I’ll always remember that awesome fish lunch.

In Taormina

Yesterday we visited Taormina, a cliffside town that is a short drive from our vineyard lodgings. Originally founded by Greek settlers in the B.C. period, the town is a melange of Greek, Byzantine, Moorish, Norman, and Italian influences, with bright colors and patterns everywhere you look. The town square shown above, with its fabulous tile inlaid floor, is a good example. You get a sense of Taormina’s cliffside status from the steep hills immediately behind the church.

The town square also affords a sweeping view of the cliffside and the Mediterranean Sea far below. Those are prickly pear cactus plants in the foreground, and you can see a few boats on the bright blue water.

The buildings in town are colorfully painted, and many feature second story railings with plantings and traditional figures.
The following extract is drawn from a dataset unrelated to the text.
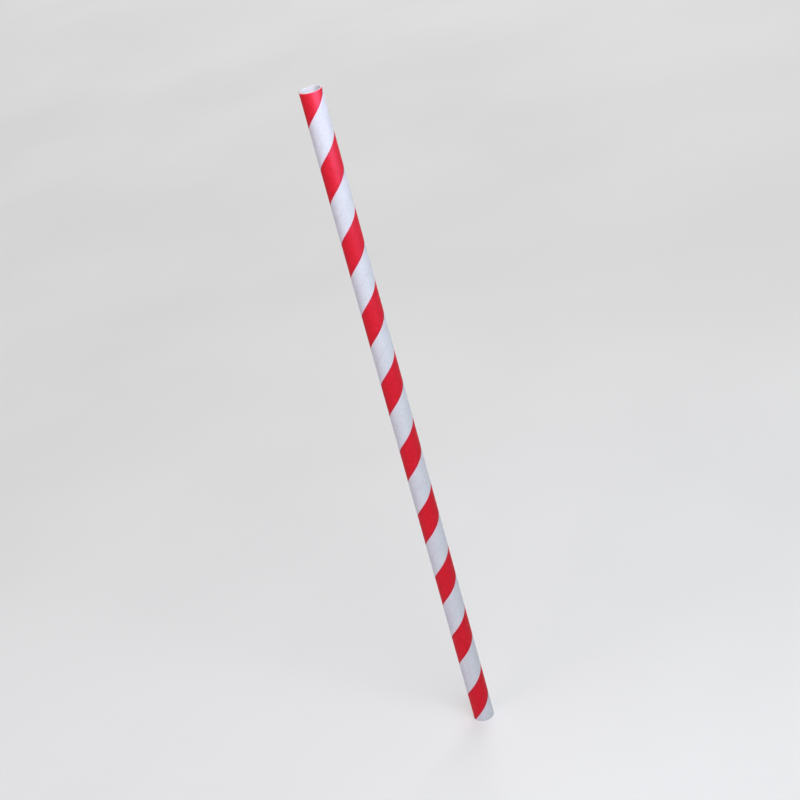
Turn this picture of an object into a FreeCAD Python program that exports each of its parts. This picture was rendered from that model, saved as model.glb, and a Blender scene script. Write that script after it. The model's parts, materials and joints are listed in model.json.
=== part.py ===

The streets in the town are narrow—being built into the hillside means space is at a premium—and you get a close-up view of the buildings as you stroll along.

From the town square you pass through an arched gate in the wall that leads to an older part of town where the streets are even narrower. The archway features a beautiful traditional Madonna and child mosaic, shown below, that is set into the wall for all to enjoy and that attests to the Byzantine influences in the town.

Part of the fun of visiting Taormina is taking a peek at the tiny alleyways that branch off from the main street. You’ll see lots of stairs leading up and down and planters, too. The stairs also can serve as seats for the footsore visitor looking for shade. Stopping in the beautiful local churches also is a good way to beat the heat.

There was an amazing variety of plants along the passageways, with the kinds of deep color you expect to find in tropical settings. That should come as no surprise in a seaside town on an island off the coast of southern Italy.

Taormina is a popular tourist destination, and it is not hard to see why: it is a charming and interesting place with some very dramatic views.